Publication or External Link






About 8% of the natural gas feed to a Liquefied Natural Gas (LNG) plant is consumed for liquefaction. A significant challenge in optimizing engineering systems, including LNG plants, is the issue of uncertainty. To exemplify, each natural gas field has a different gas composition, which imposes an important uncertainty in LNG plant design. One class of optimization techniques that can handle uncertainty is robust optimization. A robust optimum is one that is both optimum and relatively insensitive to the uncertainty. For instance, a mobile LNG plant should be both energy efficient and its performance be insensitive to the natural gas composition.

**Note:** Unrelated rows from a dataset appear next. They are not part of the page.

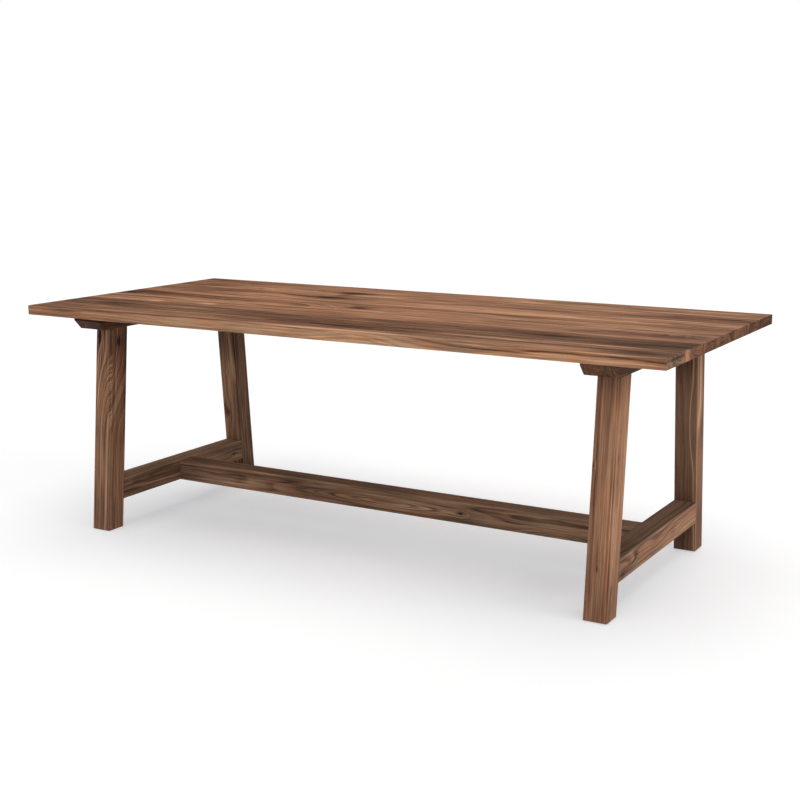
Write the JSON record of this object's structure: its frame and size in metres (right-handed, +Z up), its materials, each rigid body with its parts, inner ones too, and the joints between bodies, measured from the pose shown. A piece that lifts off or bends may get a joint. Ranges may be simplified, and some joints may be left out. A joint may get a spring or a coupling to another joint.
{
  "type": "farmhouse dining table",
  "caption": "Solid walnut trestle dining table: edge-glued plank top bolted to chamfered bearers, outward-leaning square legs, and low cross stretchers joined by a long stretcher.",
  "frame": {"origin": "on the floor, under the middle of the top", "axes": "+X along the top to its right end, +Y across it to the back, +Z up"},
  "size_m": [2.2, 1, 0.765],
  "materials": {
    "walnut_top": "satin oiled walnut, lengthwise grain, tone differs from board to board",
    "walnut_frame": "satin oiled walnut",
    "beech_dowel": "bare beech",
    "zinc_plated_steel": "bright zinc plate",
    "brass": "turned brass",
    "black_nylon": "moulded, matt"
  },
  "bodies": {
    "root": {"top_board_1": "walnut_top", "top_board_2": "walnut_top", "top_board_3": "walnut_top", "top_board_4": "walnut_top", "top_board_5": "walnut_top", "top_board_6": "walnut_top", "top_board_7": "walnut_top", "left_bearer": "walnut_frame", "right_bearer": "walnut_frame", "left_front_leg": "walnut_frame", "left_back_leg": "walnut_frame", "right_front_leg": "walnut_frame", "right_back_leg": "walnut_frame", "left_cross_stretcher": "walnut_frame", "right_cross_stretcher": "walnut_frame", "long_stretcher": "walnut_frame", "top_bolts": "zinc_plated_steel", "top_washers": "zinc_plated_steel", "hanger_bolts": "zinc_plated_steel", "crescent_washers": "zinc_plated_steel", "hanger_nuts": "zinc_plated_steel", "glide_screws": "zinc_plated_steel", "top_inserts": "brass", "locating_dowels": "beech_dowel", "foot_glides": "black_nylon"}
  },
  "joints": []
}
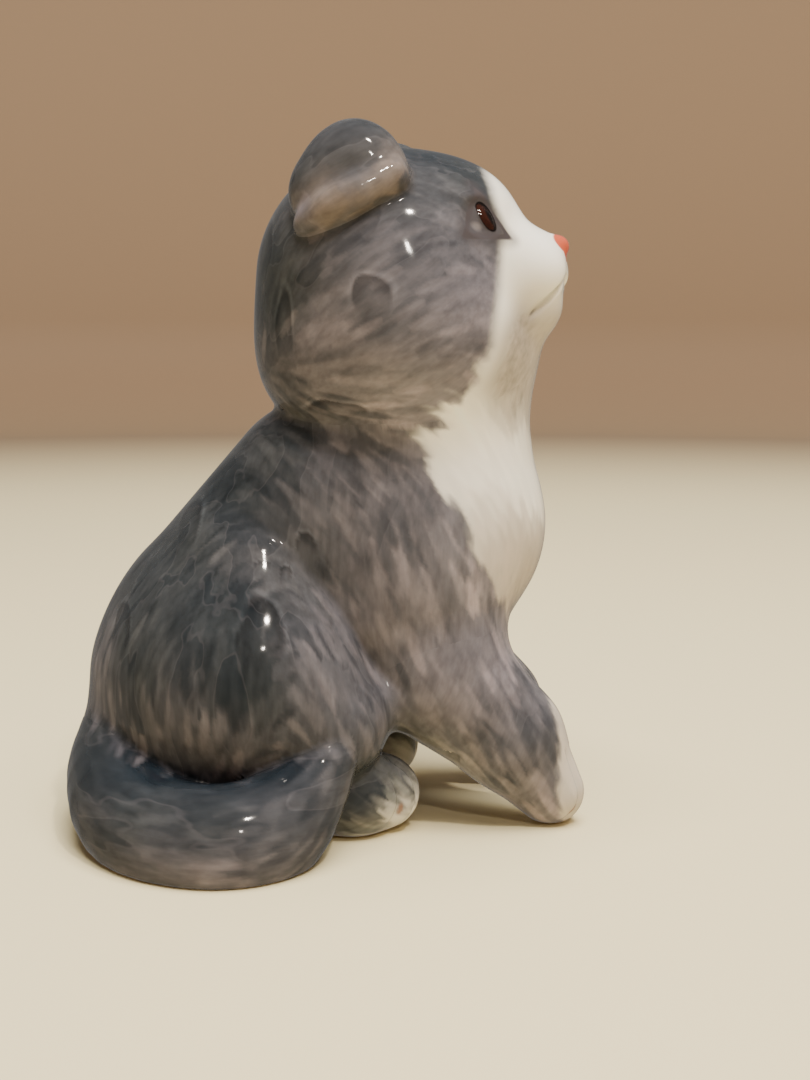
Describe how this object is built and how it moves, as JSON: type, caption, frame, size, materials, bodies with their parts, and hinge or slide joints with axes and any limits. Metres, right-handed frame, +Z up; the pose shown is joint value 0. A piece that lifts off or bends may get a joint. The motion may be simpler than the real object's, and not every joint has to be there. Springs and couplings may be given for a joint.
{
  "type": "ceramic cat figurine",
  "caption": "Sitting kitten in glazed porcelain: hollow castings stuck together with slip, a folded ear, a curled tail and a flat base to rest on.",
  "frame": {"origin": "middle of the base plate's underside, on the surface the cat sits on", "axes": "+X the way the cat faces, +Y the cat's left, +Z up"},
  "size_m": [0.0764, 0.067, 0.1007],
  "materials": {
    "torso_glaze": "glossy glaze over blue-grey brushed fur, with a white bib",
    "head_glaze": "glossy glaze over warm grey brushed fur, with a white muzzle",
    "ear_glaze": "glossy glaze over grey, warm brown under the fold",
    "foreleg_glaze": "glossy glaze over warm grey, pale at the paw",
    "hind_paw_glaze": "glossy glaze over cream with grey streaks",
    "tail_glaze": "glossy glaze over dark blue-grey",
    "biscuit": "unglazed fired porcelain, matt and slightly rough"
  },
  "bodies": {
    "root": {"torso": "torso_glaze", "base_plate": "biscuit", "head": "head_glaze", "left_ear": "ear_glaze", "right_ear": "ear_glaze", "left_foreleg": "foreleg_glaze", "right_foreleg": "foreleg_glaze", "left_hind_paw": "hind_paw_glaze", "right_hind_paw": "hind_paw_glaze", "tail": "tail_glaze"}
  },
  "joints": []
}
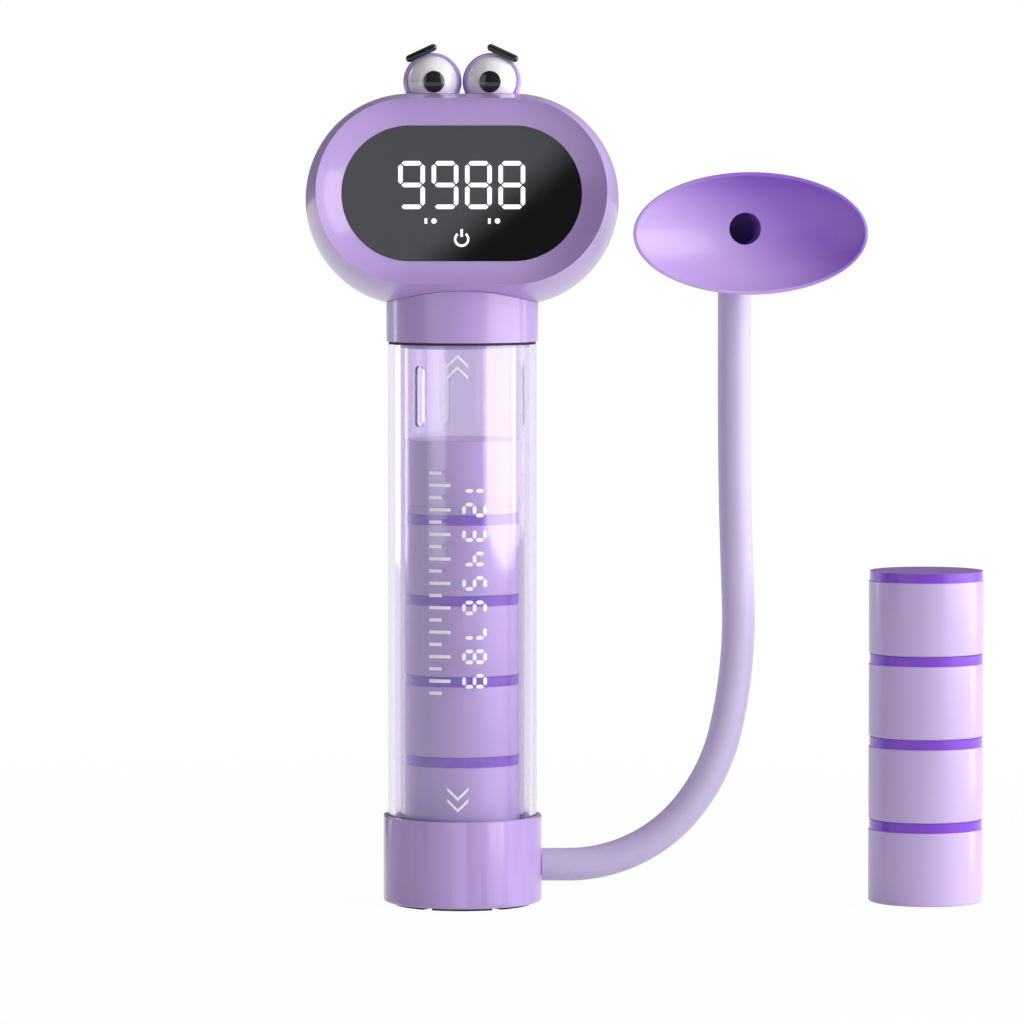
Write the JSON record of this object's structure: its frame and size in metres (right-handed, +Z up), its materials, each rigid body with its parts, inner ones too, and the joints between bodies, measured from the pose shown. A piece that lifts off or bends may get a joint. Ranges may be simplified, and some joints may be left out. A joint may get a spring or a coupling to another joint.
{
  "type": "inspiratory muscle trainer",
  "caption": "Breathing trainer: a clear tube with weights that the breath lifts, a counter head with googly eyes, a hose with an oval mouthpiece, and a spare set of weights.",
  "frame": {"origin": "on the surface the trainer stands on, under the tube's axis", "axes": "+Z up the tube; -Y towards the user, the way the display and the mouthpiece face; +X to the side the hose leaves the base"},
  "size_m": [0.2037, 0.0603, 0.2579],
  "materials": {
    "purple_plastic": "satin moulded plastic",
    "pale_plastic": "satin moulded plastic",
    "deep_plastic": "glossy moulded plastic",
    "steel": "turned or drawn steel",
    "cell_foil": "foil pouch",
    "black_rubber": "matt rubber",
    "white_rubber": "matt silicone",
    "filter_felt": "felt pad",
    "clear_plastic": "polished clear plastic",
    "white_print": "screen print",
    "board_green": "coated board",
    "black_plastic": "glossy black plastic",
    "white_plastic": "glossy white plastic",
    "smoked_window": "polished smoked plastic",
    "lit_white": "lit segments seen through the window",
    "hose_silicone": "satin silicone",
    "mouth_silicone": "satin silicone"
  },
  "bodies": {
    "base": {"base_cup": "purple_plastic", "base_plate": "pale_plastic", "foot_sole": "black_rubber", "base_screws": "steel", "tube_seat": "pale_plastic", "seat_o_ring": "black_rubber", "landing_ring": "white_rubber", "inlet_filter": "filter_felt", "inner_tube": "clear_plastic", "tube_gasket": "black_rubber", "hose_spigot": "pale_plastic"},
    "tube": {"outer_tube": "clear_plastic", "tube_scale": "white_print", "flow_arrows": "white_print", "neck_seal": "black_rubber", "neck_collar": "purple_plastic", "top_bumper": "white_rubber", "sensor_board": "board_green", "optical_sensors": "black_plastic", "head_front_shell": "purple_plastic", "head_rear_shell": "purple_plastic", "display_window": "smoked_window", "digit_segments": "lit_white", "indicator_marks": "lit_white", "display_board": "board_green", "digit_module": "white_plastic", "touch_spring": "steel", "main_board": "board_green", "battery_cell": "cell_foil", "usb_socket": "steel", "buzzer": "black_plastic", "ribbon_cable": "white_plastic", "head_screws": "steel", "eye_shells": "purple_plastic", "eyeballs": "white_plastic", "pupils": "black_plastic", "brows": "black_plastic"},
    "weight_stack": {"piston_head": "pale_plastic", "piston_seal": "white_rubber", "tube_weight_1": "pale_plastic", "tube_weight_2": "pale_plastic", "tube_weight_3": "pale_plastic", "tube_weight_4": "pale_plastic", "tube_discs": "deep_plastic", "tube_slugs": "steel"},
    "hose": {"hose": "hose_silicone"},
    "mouthpiece": {"mouth_elbow": "pale_plastic", "mouth_funnel": "mouth_silicone"},
    "spare_1": {"spare_weight_1": "pale_plastic", "spare_disc_1": "deep_plastic", "spare_slug_1": "steel"},
    "spare_2": {"spare_weight_2": "pale_plastic", "spare_disc_2": "deep_plastic", "spare_slug_2": "steel"},
    "spare_3": {"spare_weight_3": "pale_plastic", "spare_disc_3": "deep_plastic", "spare_slug_3": "steel"},
    "spare_4": {"spare_weight_4": "pale_plastic", "spare_disc_4": "deep_plastic", "spare_slug_4": "steel"}
  },
  "joints": [
    {"name": "weight_stack_lift", "type": "slide", "parent": "base", "child": "weight_stack", "axis": [0, 0, 1], "range_m": [0, 0.0265]},
    {"name": "tube_twist", "type": "hinge", "parent": "base", "child": "tube", "pos_m": [0, 0, 0.02], "axis": [0, 0, 1], "range_deg": [0, 30]},
    {"name": "hose_swivel", "type": "hinge", "parent": "base", "child": "hose", "pos_m": [0.02385, 0, 0.0117], "axis": [1, 0, 0], "range_deg": [-60, 60]},
    {"name": "mouthpiece_swivel", "type": "hinge", "parent": "hose", "child": "mouthpiece", "pos_m": [0.08148, 0, 0.18545], "axis": [0, 0, 1], "range_deg": [0, 150]},
    {"name": "spare_lift_1", "type": "slide", "parent": "base", "child": "spare_1", "axis": [0, 0, 1], "range_m": [0, 0.02]},
    {"name": "spare_lift_2", "type": "slide", "parent": "spare_1", "child": "spare_2", "axis": [0, 0, 1], "range_m": [0, 0.02]},
    {"name": "spare_lift_3", "type": "slide", "parent": "spare_2", "child": "spare_3", "axis": [0, 0, 1], "range_m": [0, 0.02]},
    {"name": "spare_lift_4", "type": "slide", "parent": "spare_3", "child": "spare_4", "axis": [0, 0, 1], "range_m": [0, 0.02]}
  ]
}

In this dissertation to enhance the energy efficiency of the LNG plants, first, several new options are investigated. These options involve both liquefaction cycle enhancements and driver cycle (i.e., power plant) enhancements. Two new liquefaction cycle enhancement options are proposed and studied. For enhancing the diver cycle performance, ten novel driver cycle configurations for propane pre-cooled mixed refrigerant cycles are proposed, explored and compared with five different conventional driver cycle options. Also, two novel robust optimization techniques applicable to black-box engineering problems are developed. The first method is called gradient assisted robust optimization (GARO) that has a built-in numerical verification scheme. The other method is called quasi-concave gradient assisted robust optimization (QC-GARO). QC-GARO has a built-in robustness verification that is tailored for problems with quasi-concave functions with respect to uncertain variables. The performance of GARO and QC-GARO methods is evaluated by using seventeen numerical and engineering test problems and comparing their results against three previous methods from the literature. Based on the results it was found that, compared to the previous considered methods, GARO was the only one that could solve all test problems but with a higher computational effort compared to QC-GARO. QC-GARO's computational cost was in the same order of magnitude as the fastest previous method from the literature though it was not able to solve all the test problems. Lastly the GARO robust optimization method is used to devise a refrigerant for LNG plants that is relatively insensitive to the uncertainty from natural gas mixture composition.